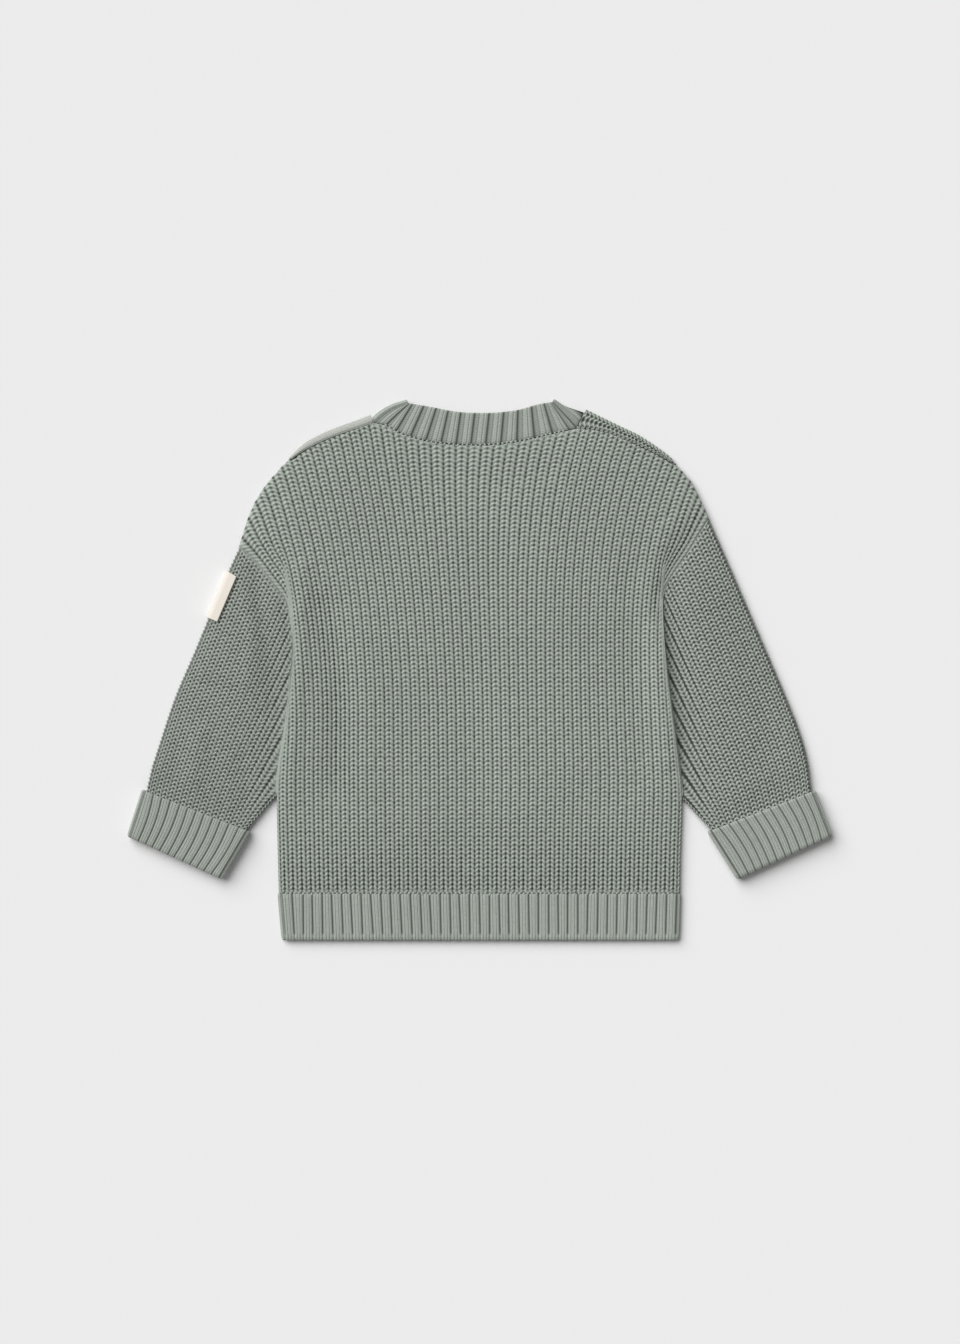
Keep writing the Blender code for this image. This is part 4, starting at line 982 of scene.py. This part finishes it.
def make_hem():
    """The hem band: a flattened ring with ribs all round and a plain cast-off edge."""
    across, turns, wales = ring_stations(HEM_RIBS, HEM_RIBS)
    depth = HEM_TOP[0, 1] - HEM_BOTTOM[0, 1]
    shares = np.linspace(0, 1, round(depth / RIB_COURSE * RIB_POINT_ROWS))
    lean = HEM_LEAN * fading(across - HEM_LEAN_MIDDLE, HEM_LEAN_SPREAD)
    normal = facing(np.where(across[:, None] < 0.5, [[-1.0, 0.0]], [[1.0, 0.0]]), turns)
    fine = crown(FINE_WALES * wales)
    edge = CAST_OFF_RISE + CAST_OFF_BUMP * (fine + rib_profile(wales) - 1)
    outer = []
    inner = []
    plains = []
    for share in shares:
        left, right = mix(HEM_TOP, HEM_BOTTOM, share) + [[TUBE_OUT, 0], [-TUBE_OUT, 0]]
        down = share * depth
        to_end = depth - down
        base = np.column_stack([mix(left, right, across[:, None]), np.full(len(across), MIDDLE_Z)])
        sideways = lean * (share - 0.5) + RIB_WANDER * stray(wales, SEED, share)
        base[:, 0] += off_folds(across, HEM_RAMP) * sideways
        turn_in = 1 - HEM_TURN_IN * math.exp(-down / HEM_TURN_REACH)
        turn_in *= 1 - CAST_OFF_TURN_IN * math.exp(-to_end / HEM_TURN_REACH)
        plain = 1 / (1 + math.exp((to_end - CAST_OFF) / CAST_OFF_BLUR))
        relief = mix(rib_relief(wales, down / RIB_COURSE), edge, plain)
        lowest = np.where(turns > 0.5, RIB_RISE + CAST_OFF_BUMP * plain, HEM_SETTLE)
        reach = TUBE_IN + CLOTH * turn_in + (relief - lowest) * turn_in
        outer.append(base + normal * reach[:, None])
        outer[-1][:, 1] -= HEM_SCALLOP * (rib_profile(wales) + 0.5 * fine) * share ** SCALLOP_POWER
        inner.append(base + normal * TUBE_IN)
        plains.append(np.full(len(across), plain))
    courses = np.broadcast_to((shares * depth / RIB_COURSE)[:, None], (len(shares), len(across)))
    cloth = ClothMesh("ribbed_hem")
    coarse = (slice(None, None, HEM_INNER_ROW_STEP), slice(None, None, HEM_INNER_COLUMN_STEP))
    outer_table = cloth.add(np.array(outer), wales[None, :], courses, np.array(plains))
    inner_table = cloth.add(np.array(inner)[coarse], wales[None, coarse[1]], courses[coarse])
    cloth.skin(outer_table, round_columns=True)
    cloth.skin(inner_table, round_columns=True)
    cloth.close(outer_table, inner_table, is_ring=True)
    piece = cloth.make(rib_material("hem ribs"), "hem_band")
    width = 2 * (HEM_TOP[1, 0] - HEM_TOP[0, 0])
    cut(piece, width, depth, FULL_HEM * width * depth, "front_knit")


def left_of(direction):
    """The direction in plan square to another one, on its left."""
    return np.array([-direction[1], direction[0]])


def make_seam_loops(name, line, loops, node):
    """A row of small uneven loops of yarn where a band is linked to the body."""
    rng = np.random.default_rng(SEED)
    shares = (np.arange(loops) + 0.5) / loops
    reach = reach_along(line)
    runs = unit(read_line(np.gradient(line, axis=0), reach, shares * reach[-1]))
    heights = np.interp(shares, np.linspace(0, 1, len(LOOP_HEIGHTS)), LOOP_HEIGHTS)
    turn = np.linspace(0, 2 * math.pi, LOOP_SIDES, endpoint=False)
    cloth = ClothMesh(name)
    for centre, run, height in zip(along(line, shares), runs, heights):
        size = np.array(LOOP) * rng.uniform(*LOOP_SCALES, 3)
        tilt = rng.uniform(-LOOP_TILT, LOOP_TILT)
        centre = centre + left_of(run) * rng.uniform(-LOOP_SHIFT, LOOP_SHIFT)
        forward = run * math.cos(tilt) + left_of(run) * math.sin(tilt)
        rings = []
        for angle in np.linspace(-0.5, 0.5, LOOP_RINGS + 2)[1:-1] * math.pi:
            wide, far = math.cos(angle), math.sin(angle)
            plan = forward * (np.cos(turn) * wide * size[0])[:, None]
            plan += centre + left_of(forward) * far * size[1]
            rings.append(np.column_stack([plan, height + np.sin(turn) * wide * size[2]]))
        cloth.add_tube(np.array(rings), LEG_WALE, LEG_COURSE, 1.0)
    cloth.make(knit_material(name, BODY_YARN, SLEEVE_STITCH), node)


def make_linking():
    """The rows of loops along the hem seam and the back of the neck seam."""
    make_seam_loops("hem_seam_loops", HEM_TOP + [[LOOPS_INSET, 0], [-LOOPS_INSET, 0]], HEM_LOOPS, "hem_band")
    neck = back_neck_line()[NECK_LOOPS_CLEAR:-NECK_LOOPS_CLEAR]
    make_seam_loops("neck_seam_loops", neck, NECK_LOOPS, "neckband")


def make_seam_cord(side):
    """The closed seam of an armhole: a smooth thin strip of the two edges drawn together."""
    plan = SleevePlan(side)
    line = along(plan.armhole, np.linspace(*CORD_ENDS, CORD_STATIONS)) + plan.seam_gap / 2
    raised = np.minimum(BackForm().lift(line), CORD_LIFT)
    turn = np.linspace(0, 2 * math.pi, CORD_SIDES, endpoint=False)
    flat = line[:, None, :] + left_normals(line)[:, None, :] * (CORD_WIDE * np.cos(turn))[None, :, None]
    heights = (CORD_Z + raised)[:, None] + CORD_HIGH * np.sin(turn)[None, :]
    cloth = ClothMesh("armhole_seam_" + side)
    cloth.add_tube(np.dstack([flat, heights]), LEG_WALE, 0.0, 1.0)
    material = knit_material("armhole seam " + side, BODY_YARN, SLEEVE_STITCH)
    cloth.make(material, "sleeve_" + side)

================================

Copy every line exactly. Leave nothing out.

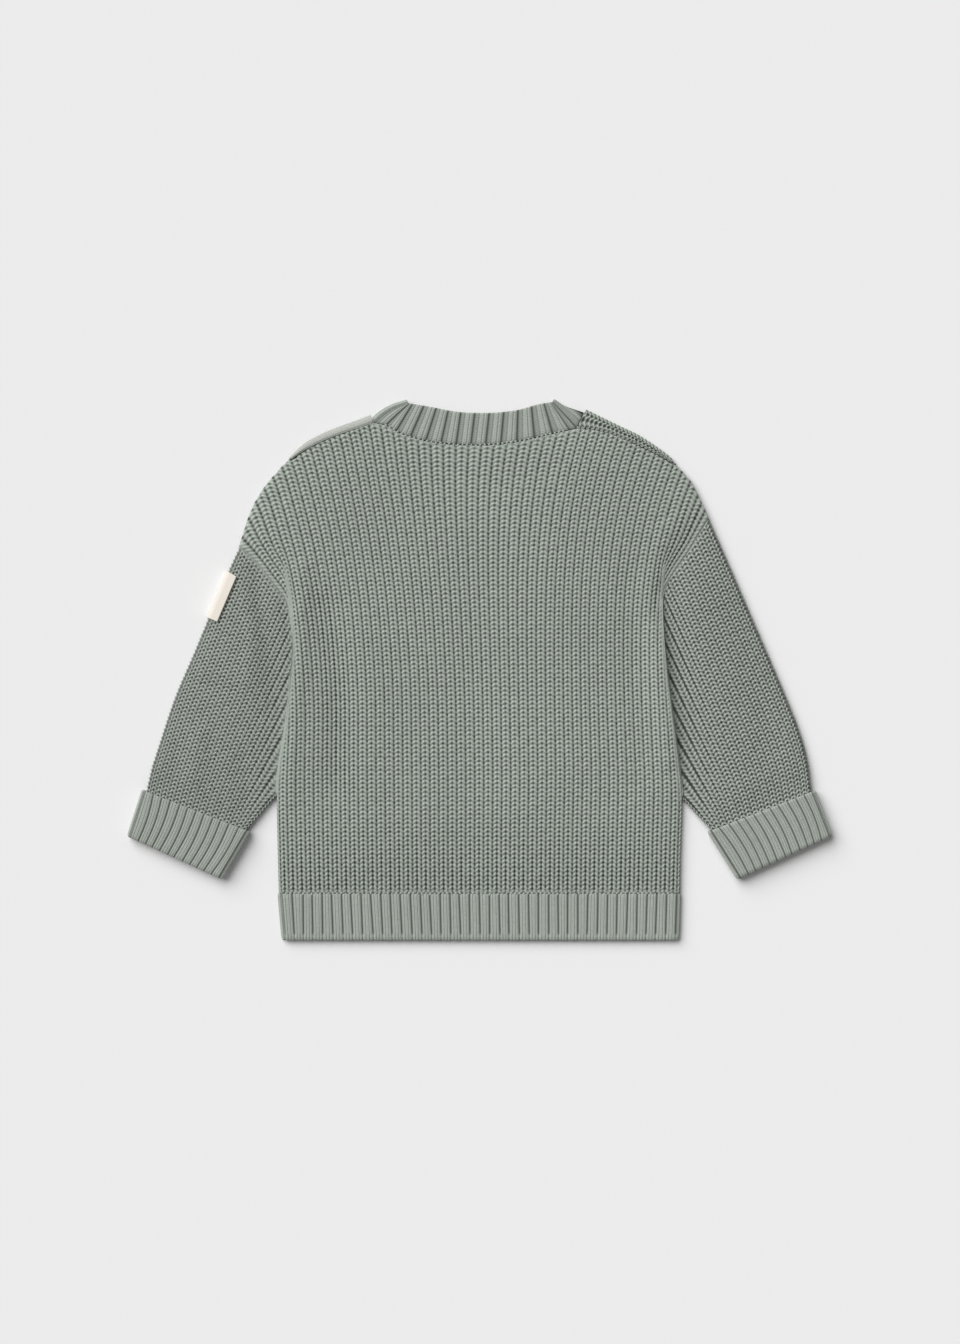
Keep writing the Blender code for this image. This is part 4, starting at line 982 of scene.py. This part finishes it.
def make_hem():
    """The hem band: a flattened ring with ribs all round and a plain cast-off edge."""
    across, turns, wales = ring_stations(HEM_RIBS, HEM_RIBS)
    depth = HEM_TOP[0, 1] - HEM_BOTTOM[0, 1]
    shares = np.linspace(0, 1, round(depth / RIB_COURSE * RIB_POINT_ROWS))
    lean = HEM_LEAN * fading(across - HEM_LEAN_MIDDLE, HEM_LEAN_SPREAD)
    normal = facing(np.where(across[:, None] < 0.5, [[-1.0, 0.0]], [[1.0, 0.0]]), turns)
    fine = crown(FINE_WALES * wales)
    edge = CAST_OFF_RISE + CAST_OFF_BUMP * (fine + rib_profile(wales) - 1)
    outer = []
    inner = []
    plains = []
    for share in shares:
        left, right = mix(HEM_TOP, HEM_BOTTOM, share) + [[TUBE_OUT, 0], [-TUBE_OUT, 0]]
        down = share * depth
        to_end = depth - down
        base = np.column_stack([mix(left, right, across[:, None]), np.full(len(across), MIDDLE_Z)])
        sideways = lean * (share - 0.5) + RIB_WANDER * stray(wales, SEED, share)
        base[:, 0] += off_folds(across, HEM_RAMP) * sideways
        turn_in = 1 - HEM_TURN_IN * math.exp(-down / HEM_TURN_REACH)
        turn_in *= 1 - CAST_OFF_TURN_IN * math.exp(-to_end / HEM_TURN_REACH)
        plain = 1 / (1 + math.exp((to_end - CAST_OFF) / CAST_OFF_BLUR))
        relief = mix(rib_relief(wales, down / RIB_COURSE), edge, plain)
        lowest = np.where(turns > 0.5, RIB_RISE + CAST_OFF_BUMP * plain, HEM_SETTLE)
        reach = TUBE_IN + CLOTH * turn_in + (relief - lowest) * turn_in
        outer.append(base + normal * reach[:, None])
        outer[-1][:, 1] -= HEM_SCALLOP * (rib_profile(wales) + 0.5 * fine) * share ** SCALLOP_POWER
        inner.append(base + normal * TUBE_IN)
        plains.append(np.full(len(across), plain))
    courses = np.broadcast_to((shares * depth / RIB_COURSE)[:, None], (len(shares), len(across)))
    cloth = ClothMesh("ribbed_hem")
    coarse = (slice(None, None, HEM_INNER_ROW_STEP), slice(None, None, HEM_INNER_COLUMN_STEP))
    outer_table = cloth.add(np.array(outer), wales[None, :], courses, np.array(plains))
    inner_table = cloth.add(np.array(inner)[coarse], wales[None, coarse[1]], courses[coarse])
    cloth.skin(outer_table, round_columns=True)
    cloth.skin(inner_table, round_columns=True)
    cloth.close(outer_table, inner_table, is_ring=True)
    piece = cloth.make(rib_material("hem ribs"), "hem_band")
    width = 2 * (HEM_TOP[1, 0] - HEM_TOP[0, 0])
    cut(piece, width, depth, FULL_HEM * width * depth, "front_knit")


def left_of(direction):
    """The direction in plan square to another one, on its left."""
    return np.array([-direction[1], direction[0]])


def make_seam_loops(name, line, loops, node):
    """A row of small uneven loops of yarn where a band is linked to the body."""
    rng = np.random.default_rng(SEED)
    shares = (np.arange(loops) + 0.5) / loops
    reach = reach_along(line)
    runs = unit(read_line(np.gradient(line, axis=0), reach, shares * reach[-1]))
    heights = np.interp(shares, np.linspace(0, 1, len(LOOP_HEIGHTS)), LOOP_HEIGHTS)
    turn = np.linspace(0, 2 * math.pi, LOOP_SIDES, endpoint=False)
    cloth = ClothMesh(name)
    for centre, run, height in zip(along(line, shares), runs, heights):
        size = np.array(LOOP) * rng.uniform(*LOOP_SCALES, 3)
        tilt = rng.uniform(-LOOP_TILT, LOOP_TILT)
        centre = centre + left_of(run) * rng.uniform(-LOOP_SHIFT, LOOP_SHIFT)
        forward = run * math.cos(tilt) + left_of(run) * math.sin(tilt)
        rings = []
        for angle in np.linspace(-0.5, 0.5, LOOP_RINGS + 2)[1:-1] * math.pi:
            wide, far = math.cos(angle), math.sin(angle)
            plan = forward * (np.cos(turn) * wide * size[0])[:, None]
            plan += centre + left_of(forward) * far * size[1]
            rings.append(np.column_stack([plan, height + np.sin(turn) * wide * size[2]]))
        cloth.add_tube(np.array(rings), LEG_WALE, LEG_COURSE, 1.0)
    cloth.make(knit_material(name, BODY_YARN, SLEEVE_STITCH), node)


def make_linking():
    """The rows of loops along the hem seam and the back of the neck seam."""
    make_seam_loops("hem_seam_loops", HEM_TOP + [[LOOPS_INSET, 0], [-LOOPS_INSET, 0]], HEM_LOOPS, "hem_band")
    neck = back_neck_line()[NECK_LOOPS_CLEAR:-NECK_LOOPS_CLEAR]
    make_seam_loops("neck_seam_loops", neck, NECK_LOOPS, "neckband")


def make_seam_cord(side):
    """The closed seam of an armhole: a smooth thin strip of the two edges drawn together."""
    plan = SleevePlan(side)
    line = along(plan.armhole, np.linspace(*CORD_ENDS, CORD_STATIONS)) + plan.seam_gap / 2
    raised = np.minimum(BackForm().lift(line), CORD_LIFT)
    turn = np.linspace(0, 2 * math.pi, CORD_SIDES, endpoint=False)
    flat = line[:, None, :] + left_normals(line)[:, None, :] * (CORD_WIDE * np.cos(turn))[None, :, None]
    heights = (CORD_Z + raised)[:, None] + CORD_HIGH * np.sin(turn)[None, :]
    cloth = ClothMesh("armhole_seam_" + side)
    cloth.add_tube(np.dstack([flat, heights]), LEG_WALE, 0.0, 1.0)
    material = knit_material("armhole seam " + side, BODY_YARN, SLEEVE_STITCH)
    cloth.make(material, "sleeve_" + side)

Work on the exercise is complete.